Pondok Pesantren Lirboyo merupakan salah satu dari sekian pondok pesantren yang berperan penting terhadap Pendidikan di Indonesia. Pondok yang berdiri sejak 1910 ini telah melahirkan banyak cendekiawan yang melanjutkan estafet dakwah dengan konsisten hingga kini. Dengan tetap berpegang teguh pada ajaran ahlussunah wal jama’ah dan dengan sistem salafnya berupa pengajaran kitab kuning karya ulama, Pondok Pesantren Lirboyo terus mengalami perkembangan yang berarti dengan hadirnya pondok-pondok unit di segala karakteristiknya, formal-non formal. Hingga, tidak heran jika sekarang Pondok Pesantren Lirboyo telah diisi oleh 50 ribu santri dari segala penjuru negeri, tidak mengecualiakan santri dari luar negeri.
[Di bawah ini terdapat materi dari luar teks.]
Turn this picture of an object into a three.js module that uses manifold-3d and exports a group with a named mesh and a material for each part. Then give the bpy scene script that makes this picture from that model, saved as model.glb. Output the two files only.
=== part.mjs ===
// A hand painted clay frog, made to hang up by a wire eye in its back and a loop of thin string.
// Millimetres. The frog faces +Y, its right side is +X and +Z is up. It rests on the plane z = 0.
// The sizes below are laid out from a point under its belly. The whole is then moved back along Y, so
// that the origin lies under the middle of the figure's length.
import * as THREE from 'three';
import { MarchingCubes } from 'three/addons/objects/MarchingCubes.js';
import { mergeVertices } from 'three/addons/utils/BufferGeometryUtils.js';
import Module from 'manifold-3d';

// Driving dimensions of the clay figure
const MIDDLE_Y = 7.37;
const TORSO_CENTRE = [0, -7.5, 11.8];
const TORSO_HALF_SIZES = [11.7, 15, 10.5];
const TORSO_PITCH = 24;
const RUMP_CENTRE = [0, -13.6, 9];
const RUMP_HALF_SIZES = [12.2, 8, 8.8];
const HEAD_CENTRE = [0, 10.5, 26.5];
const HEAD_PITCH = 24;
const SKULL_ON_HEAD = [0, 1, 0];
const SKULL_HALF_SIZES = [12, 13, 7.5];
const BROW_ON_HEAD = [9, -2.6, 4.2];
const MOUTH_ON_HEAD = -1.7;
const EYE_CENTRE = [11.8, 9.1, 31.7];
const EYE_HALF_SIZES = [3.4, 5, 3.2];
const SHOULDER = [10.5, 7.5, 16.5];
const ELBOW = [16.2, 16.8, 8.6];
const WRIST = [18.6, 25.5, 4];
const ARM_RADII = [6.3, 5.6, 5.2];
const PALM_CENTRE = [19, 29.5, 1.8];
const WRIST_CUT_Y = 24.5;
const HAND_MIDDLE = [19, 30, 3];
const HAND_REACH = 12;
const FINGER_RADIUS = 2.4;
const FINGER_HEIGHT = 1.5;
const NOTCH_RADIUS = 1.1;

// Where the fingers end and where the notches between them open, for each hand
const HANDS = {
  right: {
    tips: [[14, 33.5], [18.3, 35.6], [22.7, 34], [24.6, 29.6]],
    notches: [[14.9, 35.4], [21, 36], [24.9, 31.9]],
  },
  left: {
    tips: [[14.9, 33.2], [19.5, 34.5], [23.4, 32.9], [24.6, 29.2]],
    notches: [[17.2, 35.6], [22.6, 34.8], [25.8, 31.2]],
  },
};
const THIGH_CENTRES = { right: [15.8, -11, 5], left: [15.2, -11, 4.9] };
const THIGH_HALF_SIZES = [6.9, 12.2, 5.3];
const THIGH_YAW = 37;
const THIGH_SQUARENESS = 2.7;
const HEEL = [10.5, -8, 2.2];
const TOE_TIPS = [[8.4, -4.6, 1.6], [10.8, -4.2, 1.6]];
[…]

Ini semua tidak terlepas dari peran Sang Muassis, KH. Abdul Karim. Dengan segala usaha dan kemanfaatan ilmu berserta barokah beliau, Pondok Pesantren Lirboyo bisa seperti sekarang. Untuk itu, inilah biografi singkat yang semoga dengan lantaran ini kita bisa mengambil ibrah darinya.
Lahir
Beliau bernama asli Manab, lahir di Magelang pada tahun 1856. Beliau putra ketiga dari empat bersaudara anak pasangan Abdur Rohim dan Salamah. Kedua kakaknya juga laki-laki. Yang pertama bernama Aliman yang kelak bermukim di Jatipelem, Diwek, Jombang. Yang kedua bernama Mu’min. setelah mengembara, dia tetap tinggal di Jagan, Magelang, bersama adik Manab yang bernama Armiyah. Adik manab tersebut di kemudian hari lebih dikenal dengan Mbok Miyo.
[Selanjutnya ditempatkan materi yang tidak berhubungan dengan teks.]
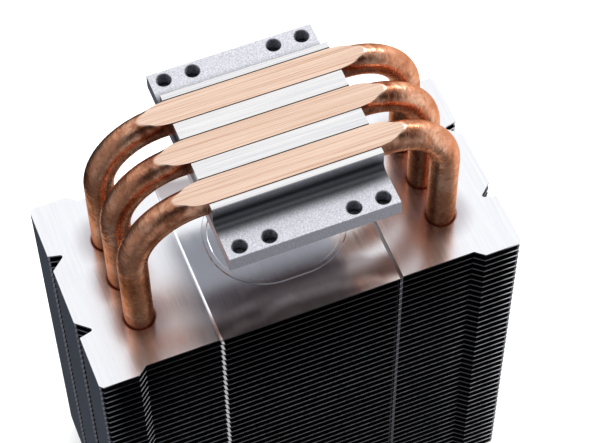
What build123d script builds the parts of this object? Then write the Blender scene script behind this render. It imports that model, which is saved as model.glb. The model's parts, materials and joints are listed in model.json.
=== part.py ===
from build123d import *

import os
from math import cos, radians, sin

# CPU tower cooler: a stepped aluminium base, three U-shaped copper heat pipes pressed into it,
# and a stack of thin aluminium fins on the pipe legs. It stands on the pipe tips, contact face up.
# Millimetres. The origin is on the floor under the middle of the base, X runs along the pipes
# in the base, Y across them, and Z points out of the contact face.

# Fin stack
FIN_WIDTH = 90.0  # along X
FIN_DEPTH = 45.0  # along Y, air blows this way
FIN_THICKNESS = 0.4
FIN_PITCH = 2.05
FIN_COUNT = 43
NECK = 35.5  # from the contact face to the nearest fin
CORNER_CHAMFER = 0.7

# Shallow recess of the two long fin edges between the fan lugs at the corners
RECESS_DEPTH = 1.6
RECESS_TOP = 74.0
RECESS_BOTTOM = 70.2

# V-notches for the fan clips, two on each short edge, mirrored about the middle
NOTCH_INNER = 6.5  # from the middle to the slanted side, at the edge
NOTCH_OUTER = 10.2  # from the middle to the steep side, at the edge
NOTCH_TIP = 9.4  # from the middle to the tip
NOTCH_DEPTH = 3.3
NOTCH_RADIUS = 0.45

# Folded details of a fin
SPACER_GAP = 0.05  # left between a collar or a side flange and the next fin
COLLAR_WALL = 0.25
COLLAR_ROUND = 0.3
FLANGE_CLEARANCE = 0.15  # side flange stops this far from a notch or corner
SINK_DEPTH = 0.5  # the middle panel lies this much lower than the two ends
SINK_X = 19.3  # middle of each slanted step between them
SINK_SLOPE = 0.65  # width of a step
EMBLEM_LENGTH = 29.6  # raised oval ring
EMBLEM_WIDTH = 25.6
EMBLEM_RADIUS = 12.2
EMBLEM_RIDGE = 1.2
EMBLEM_HEIGHT = 0.25
EMBLEM_TAPER = 35  # degrees

# Heat pipes
PIPE_RADIUS = 3.0
PIPE_WALL = 0.5
PIPE_PITCH = 9.85
PIPE_COUNT = 3
LEG_X = 32.5
BEND_RADIUS = 14.0
PIPE_AXIS_DEPTH = 2.35  # axis of the run in the base, below the contact face
CROWN_RADIUS = 5.9  # half height of the squeezed oval before its top is pressed flat
SQUEEZED_HALF = 16.0  # the pipe is fully squeezed this far out from the middle
ROUND_ANGLE = 12.0  # and round again this far into the bend
STRAIGHT_STEPS = 3
BEND_STEPS = 3
TIP_LENGTH = 4.0  # leg sticks out of the far fin by this much
TIP_TAPER = 2.6
TIP_RADIUS = 1.5
WICK_THICKNESS = 0.6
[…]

Terlahir dari keluarga seorang anak petani, membuat beliau hidup dalam kesederhanaan. Tapi bagaimanapun, menjadi seorang petani yang hidup di bawah terkaman penjajahan, penghasilan yang diperoleh tidak serta merta cukup dalam menghidupi keluarga yang diisi oleh 6 orang. Hingga akhirnya, selain menjadi petani, Abdur Rohim memilih menjadi seorang pedagang di Pasar Muntilan yang terletak 10 km arah tenggara Magelang. Sepulangnya dari pasar di tengah siang, Abdur Rahim menuju ke sawah untuk bertani. Hingga, wafatnya.
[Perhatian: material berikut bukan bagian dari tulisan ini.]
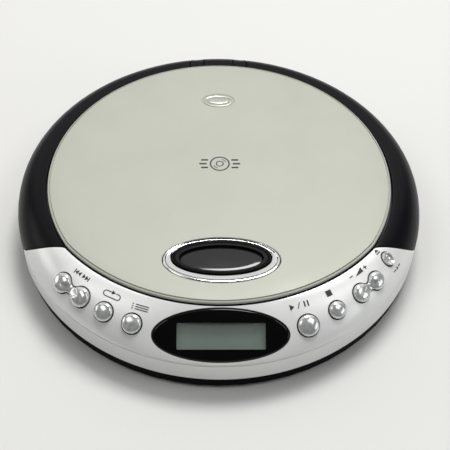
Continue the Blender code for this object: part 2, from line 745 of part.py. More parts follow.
def make_chassis():
    pinion_x = RACK_LINE_X + GEAR_MODULE * (GEAR_TEETH + PINION_TEETH / 2)
    top = CHASSIS_Z + 1.2
    frame = box("mech_chassis", (-23, -62.5, CHASSIS_Z), (23, 14, top), steel)
    join(frame, box("motor_wing", (20, -34, CHASSIS_Z), (pinion_x + 7, -18, top), steel))
    for side in (-1, 1):
        for y in (-61.0, -12.4):
            x = side * ROD_X
            low = (x - 1.9, y - 0.9, top - 0.6)
            high = (x + 1.9, y + 0.9, 15.4)
            join(frame, box(f"rod_post_{side}_{y}", low, high, steel))
    gear_x = RACK_LINE_X + GEAR_MODULE * GEAR_TEETH / 2
    join(frame, cylinder("gear_post", 0.8, top - 0.5, 11.9, steel, (gear_x, GEAR_Y), 12))
    along = Matrix.Rotation(math.pi / 2, 4, "X")
    for side in (-1, 1):
        way = cylinder(f"post_way_{side}", 1.3, -80, 80, steel, steps=16)
        cut(frame, put(way, Matrix.Translation((side * ROD_X * MM, 0, ROD_Z * MM)) @ along))
    cut(frame, cylinder("motor_way", 2.4, 0, 20, steel, (pinion_x, GEAR_Y), 16))
    cut(frame, box("sled_space", (-13, -57, 0), (13, -14, 20), steel))
    for name, x, y in (
        ("damper_front_left", -18, -59),
        ("damper_front_right", 18, -59),
        ("damper_rear", 0, 11),
    ):
        profile = [(0, 7.9), (2.6, 7.9), (1.9, 6.6), (1.9, 4.4), (2.6, 3.1), (0, 3.1)]
        lathe(name, profile, rubber, (x, y), 16)


def make_spindle():
    profile = [(1.4, 16.2), (6, 16.2), (10, 15.2), (10, 9.7), (1.4, 9.7)]
    lathe("spindle_motor", profile, steel, (0, SPINDLE_Y), 24, closed=True)
    profile = [
        (0, 23.2),
        (5.6, 23.2),
        (7.2, 22.3),
        (7.2, 20.2),
        (TURNTABLE_RADIUS, 20.2),
        (TURNTABLE_RADIUS, 19.2),
        (4, 18.4),
        (4, 16.6),
        (1.0, 16.6),
        (1.0, 10.4),
        (0, 10.4),
    ]
    hub = lathe("turntable_hub", profile, dark, (0, SPINDLE_Y), 24)
    for turn in (90, 210, 330):
        angle = math.radians(turn)
        ball = lathe(
            f"ball_{turn}",
            [(0, 0.9), (0.64, 0.64), (0.9, 0), (0.64, -0.64), (0, -0.9)],
            steel,
            steps=10,
        )
        spot = (6.9 * MM * math.cos(angle), SPINDLE_Y * MM + 6.9 * MM * math.sin(angle), 21.9 * MM)
        join(hub, put(ball, Matrix.Translation(spot)))


def make_main_board():
    edge = [(-26, -42), (-26, 22), (-32, 24.2), (-32, 50), (-38, 50)]
    for bearing in range(-142, -49, 10):
        x, y, _ = point_at(bearing, 63.8, 0)
        edge.append((x, y))
    board = plate("main_board", edge, 9.0, 10.2, board_green)
    chips = (
        ("processor", (-52, -12, 9.8), (-38, 2, 11.8)),
        ("memory", (-50, 12, 9.8), (-40, 19, 11.4)),
        ("driver", (-44, -30, 9.8), (-34, -22, 11.6)),
    )
    for name, low, high in chips:
        join(board, box(name, low, high, dark))
    join(board, cylinder("reservoir", 3.2, 9.8, 16.5, steel, (-50, 30), 16))


def make_sockets():
    for name, bearing, bore in (("headphone_jack", -115, 1.8), ("power_jack", -127, 2.1)):
        place = wall_frame(bearing, 12.2)
        jack = put(box(name, (-3.5, -3.0, -11.0), (3.5, 3.0, -4.0), dark), place)
        join(jack, put(cylinder(name + "_nose", 2.4, -4.5, -0.5, dark), place))
        cut(jack, put(cylinder(name + "_bore", bore, -10, 2, dark, steps=16), place))
    for name, bearing in (("hold_switch", 112), ("bass_switch", 126)):
        place = wall_frame(bearing, 12.2)
        switch = put(box(name, (-3.2, -1.0, -2.5), (0.2, 1.0, 0.5), dark), place)
        join(switch, put(box(name + "_plate", (-6.0, -1.7, -3.0), (3.0, 1.7, -2.1), dark), place))


for existing in list(bpy.data.objects):
    bpy.data.objects.remove(existing)
player = bpy.data.collections.new("portable_cd_player")
bpy.context.scene.collection.children.link(player)
cutters = bpy.data.collections.new("cutters")
bpy.context.scene.collection.children.link(cutters)

silver = material("silver_plastic", (0.6, 0.61, 0.56), 0.35, 0.6)
chrome = material("chrome", (0.8, 0.8, 0.8), 0.12, 1.0)
black = material("black_plastic", (0.012, 0.012, 0.014), 0.45)
dark = material("dark_plastic", (0.03, 0.03, 0.032), 0.5)
smoke = material("smoked_lens", (0.04, 0.042, 0.045), 0.08, 0.0, 0.6)
lcd = material("display_glass", (0.13, 0.18, 0.14), 0.2)
rubber = material("rubber", (0.02, 0.02, 0.02), 0.85)
steel = material("steel", (0.55, 0.55, 0.56), 0.3, 1.0)
brass = material("brass", (0.6, 0.45, 0.18), 0.3, 1.0)
white = material("white_plastic", (0.7, 0.7, 0.66), 0.4)
board_green = material("circuit_board", (0.02, 0.12, 0.05), 0.5)

make_feet()
make_lower_case()
make_battery_door()
make_battery_contacts()
make_screws()
make_upper_case()
make_front_fascia()
make_display()
make_keys()
make_key_boards()
make_lid()
make_hinge()
make_latch()
make_disc_well()
make_chassis()
make_spindle()
make_pickup()
make_sled_drive()
make_main_board()
make_sockets()
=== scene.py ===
"""The looks of the portable CD player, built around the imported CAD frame.

Shape helpers take millimetres in the CAD's own frame: +Z up, -Y to the display, +X to the
user's right. Bearings are degrees from the front (-Y), positive towards +X.
"""

import json
import math

import bmesh
import bpy
from mathutils import Matrix, Vector
from mathutils.bvhtree import BVHTree
from mathutils.interpolate import poly_3d_calc


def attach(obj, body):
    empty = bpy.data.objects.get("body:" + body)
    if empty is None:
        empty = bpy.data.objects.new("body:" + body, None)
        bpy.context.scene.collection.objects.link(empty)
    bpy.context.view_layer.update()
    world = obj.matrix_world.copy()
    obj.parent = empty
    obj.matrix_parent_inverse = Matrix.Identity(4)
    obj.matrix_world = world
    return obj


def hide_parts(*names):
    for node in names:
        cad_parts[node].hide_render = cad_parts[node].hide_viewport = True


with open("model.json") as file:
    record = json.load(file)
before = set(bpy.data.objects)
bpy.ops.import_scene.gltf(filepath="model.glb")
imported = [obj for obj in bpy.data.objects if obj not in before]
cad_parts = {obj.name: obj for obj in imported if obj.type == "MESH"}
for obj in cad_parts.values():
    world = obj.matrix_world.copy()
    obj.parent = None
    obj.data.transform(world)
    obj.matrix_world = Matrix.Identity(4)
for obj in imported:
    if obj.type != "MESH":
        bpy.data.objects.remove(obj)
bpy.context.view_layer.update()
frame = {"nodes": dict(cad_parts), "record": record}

MM = 0.001

# Case, as in the CAD, but with a wider gap between the silver and black shells
RIM_RADIUS = 75.85
RIM_HEIGHT = 15.4
WALL_BOTTOM = 6.55
COLLAR_RADIUS = 64.27
COLLAR_HEIGHT = 26.45
FRONT_ARC_RADIUS = 70.83
FRONT_ARC_Y = 11.09
SKIN_THICKNESS = 1.7
GRIP_EXPONENT = 1.7
REAR_EXPONENT = 2.15
FASCIA_EXPONENT = 1.12
JUNCTION_TOP = 57.5
JUNCTION_SWEEP = 12.4
JUNCTION_GAP = 0.16

# Lid, as in the CAD, but with its top 0.08 lower, so that the marks on it stay under the CAD's height
LID_RADIUS = 63.55
LID_ARC_RADIUS = 70.13
LID_BOTTOM = 26.1
LID_TOP = 27.62

# Openings in the grips, at the CAD's places: the hinge arms' notches, the sockets (bearing and
# radius) and the switches (bearing)
ARM_X = 9
ARM_NOTCH_Y = 66.3
ARM_NOTCH_HALF = (3.1, 6.5)
SOCKETS = {"phones_way": (-115, 2.7), "power_way": (-127, 2.9)}
SWITCHES = {"hold_way": 112, "bass_way": 126}
SWITCH_HALF = (3.6, 1.3)
SWITCH_CORNER = 0.5
SOCKET_HEIGHT = 12.2

# Window of the lid, as in the CAD: centre and half sizes of each oval
WINDOW = (0.4, -40.9, 20.3, 9.9)
WINDOW_INNER = (0.4, -39.3, 17.4, 7.4)
WINDOW_GLASS = (0.4, -39.5, 14.4, 5.4)

# Keys, as in the CAD: bearing, place down the slope, radius
KEYS = {
    "repeat_button": (-33.7, 0.52, 3.25),
    "program_button": (-25.05, 0.52, 3.35),
    "play_button": (24.6, 0.54, 3.65),
    "stop_button": (34.0, 0.50, 3.0),
}
# Rockers, as in the CAD: bearing, place down the slope, half the distance between lobes, lobe radius
ROCKERS = {
    "skip_rocker": (-45.45, 0.505, 4.42, 3.5),
    "volume_rocker": (46.05, 0.47, 3.85, 3.2),
}
ROCKER_WAIST = 1.35
# Open key, as in the CAD: bearing, place down the slope, radius, and its stretch along the slope.
# The trim is what its radius loses here.
OPEN_KEY = (57.0, 0.36, 2.4)
OPEN_STRETCH = 1.2
OPEN_TRIM = 0.25
# Gap round each key, how near its black tube of painted shade comes to it, and how far that tube
# reaches into the shell
KEY_GAP = 0.32
ROUND_CLEARANCE = 0.08
ROCKER_CLEARANCE = 0.26
GAP_SHADE_OVERLAP = 0.03
# Heights over the skin: the level a cap rises from, its top, and the middle of a rocker
SHOULDER = 0.3
CROWN = 1.7
ROCKER_DIP = 0.62

# Display
DISPLAY_CENTRE = (0, -67.85, 21.3)
DISPLAY_SLOPE = 33.5
DISPLAY_HALF = (22.9, 8.9)
LCD_VIEW = (0.15, -0.3, 14.75, 4.4)

# Marks on the lid
DISC_MARK = (0.1, 5.5)
EMBLEM = (-0.3, 41.1, 6.5, 4.0)

# Mesh fineness
SLOPE_STEPS = 26
ROUND_STEPS = 72
OVAL_STEPS = 160
EMBLEM_STEPS = 96
FASCIA_COLUMNS = 110
GRIP_COLUMNS = 150

# How near points are one point, and how near and alike a cut face is to the surface it came from
WELD = 0.002
ON_SURFACE = 0.004
SAME_FACING = 0.93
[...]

Dengan menimbang perlunya sosok kepala keluarga untuk anak-anaknya yang masih kecil, beberapa tahun kemudian Ny. Salamah menikah lagi yang melahirkan seorang putra yang Bernama Muji dan dua orang putri yang Bernama Isnaini dan Siyem.
Masa Belajar
Perjalanan pengembaraan Manab muda yang ketika itu baru berumur 14 tahun bermula dari ajakan kakaknya, Aliman, yang telah pulang merantau ke Magelang. Setelah membukan obrolan dan menyampaikan maksud, izin itu diberikan. Berangkatlah Manab dan kakaknya meninggalkan kampung halaman untuk tholabul ilmi ke Jawa Timur.
Sampailah mereka di sebuah dusun di Gurah Kediri. Namanya Babadan. Di dusun inilah, mereka menemukan surau yang diasuh oleh seorang kiai. Juga di tempat yang amat sederhana ini, Manab mulai nyantri, dengan memelajari ilmu-ilmu dasar, seperti ilmu amaliah sehari-hari.
Setelah dirasa cukup singggah di Babadan ini, mereka meneruskan pengembaraannya. Mereka pindah di sebuah pesantren yang terletak di Cempoko, 20 km sebelah selatan Nganjuk. Menurut sebuah riwayat, Manab cukup lama belajar sekaligus bekerja di pesantren ini. Kurang lebih 6 tahun. Kemudian, mereka pindah lagi ke Pesantren Trayang, Bangsri, Kertosono. Di pesantren ini, Manab memerdalam Al-Qur’an dengan baik.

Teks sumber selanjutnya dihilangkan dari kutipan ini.